Another option is to connect to the database and check the table structures. For example, the Image field stores its data in the node__field_image table. Among others, this table has five columns named after the field's machine name and the subfield:

  • field_image_target_id
  • field_image_alt
  • field_image_title
  • field_image_width
  • field_image_height

Looking at the source code or the database schema is arguably not straightforward. This information is included for reference to those who want to explore the Migrate API in more detail. You can look for migrations examples to see what subfields are available.

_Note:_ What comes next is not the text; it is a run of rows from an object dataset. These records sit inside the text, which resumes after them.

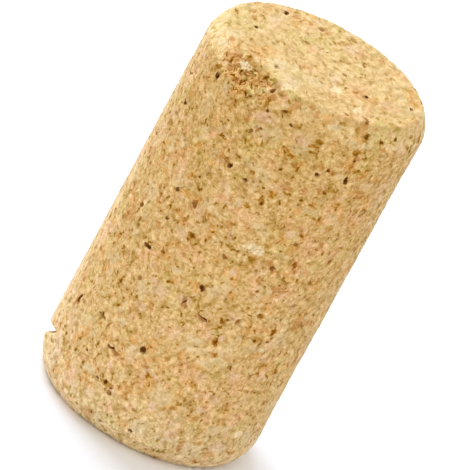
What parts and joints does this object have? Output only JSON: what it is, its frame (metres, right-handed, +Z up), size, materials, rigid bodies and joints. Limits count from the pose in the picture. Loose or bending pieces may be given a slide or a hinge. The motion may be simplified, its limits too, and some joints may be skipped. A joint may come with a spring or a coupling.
{
  "type": "cork stopper",
  "caption": "Straight cylindrical stopper pressed from fine cork granules, with bevelled ends, open pores, a crumbled stretch of rim and a chipped foot.",
  "frame": {"origin": "centre of the lower end face, on the surface that the stopper stands on", "axes": "+Z up along the stopper's own axis; the crumbled stretch of the upper rim faces -Y and -X, and the chip in the foot faces -X"},
  "size_m": [0.024, 0.024, 0.042],
  "materials": {
    "cork": "matt, bare pressed cork granules"
  },
  "bodies": {
    "root": {"stopper": "cork"}
  },
  "joints": []
}
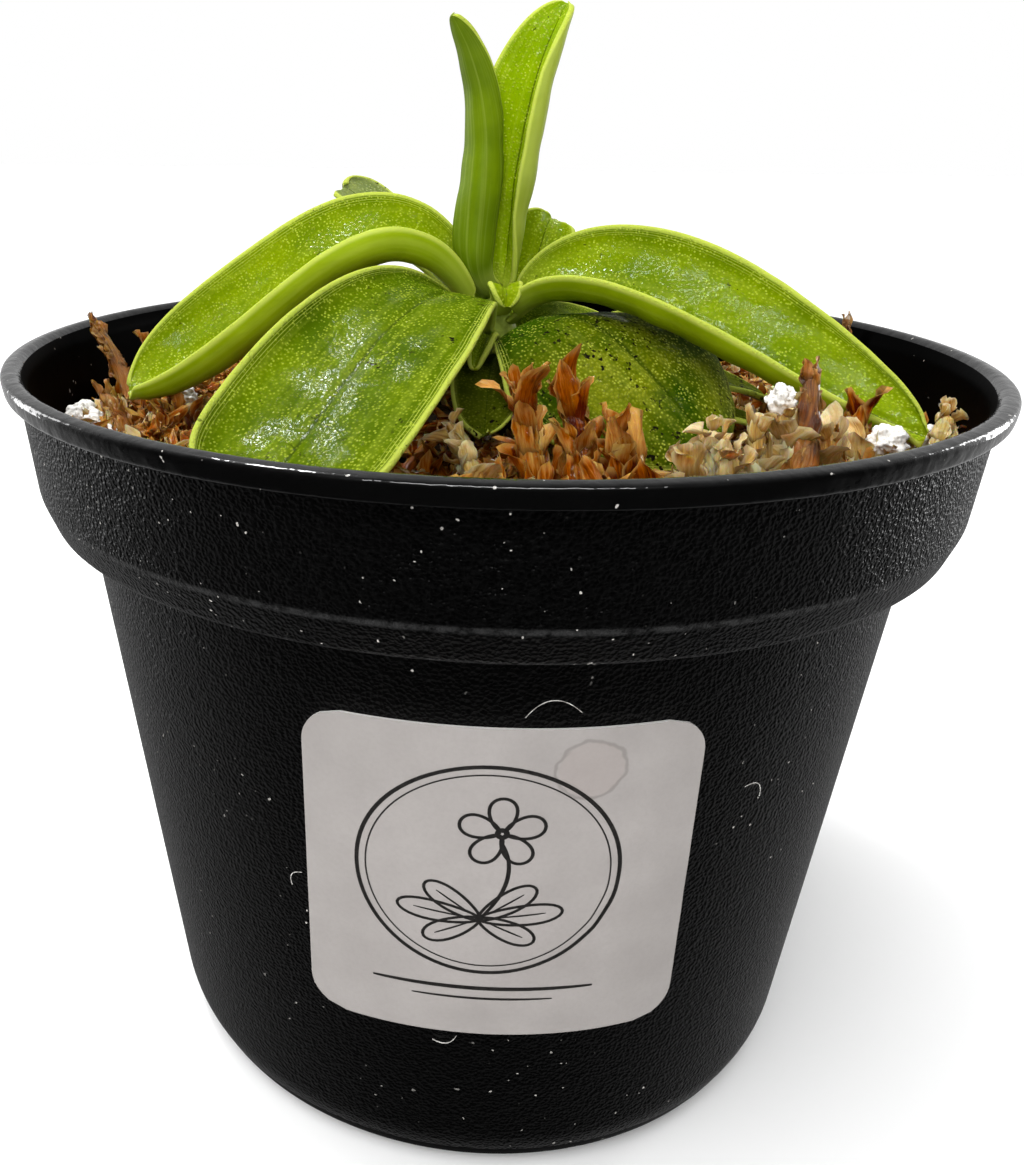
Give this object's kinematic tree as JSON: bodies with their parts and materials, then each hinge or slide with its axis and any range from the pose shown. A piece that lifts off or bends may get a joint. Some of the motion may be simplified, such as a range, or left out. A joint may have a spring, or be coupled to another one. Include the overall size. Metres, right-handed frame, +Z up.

Tip: You can use Drupal Console for code introspection and analysis of database table structure. Also, many plugins are defined by classes that end with the string Item. You can use your IDEs search feature to find the class using the name of the field as hint.

Default subfields

Every Drupal field has at least one subfield. For example, Text (plain) and Number (integer) defines only the value subfield. The following code snippets are equivalent:

process:
  field_string/value: source_value_string
  field_integer/value: source_value_integer
process:
  field_string: source_value_string
  field_integer: source_value_integer

In examples from previous days, no subfield has been manually set, but Drupal knows what to do. As we have mentioned, the Migrate API offers syntactic sugar to write shorter migration definition files. This is another example. You can safely skip the default subfield and manually set the others as needed. For File and Image fields, the default subfield is target_id. How does the Migrate API know what subfield is the default? You need to check the code again.

The default subfield is determined by the return value of mainPropertyName method of the class providing the field type. Again, object oriented practices might require looking at the parent classes to find this method. In the case of the Image field, it is provided by ImageItem which extends FileItem which extends EntityReferenceItem. It is the latter that contains the mainPropertyName returning the string target_id.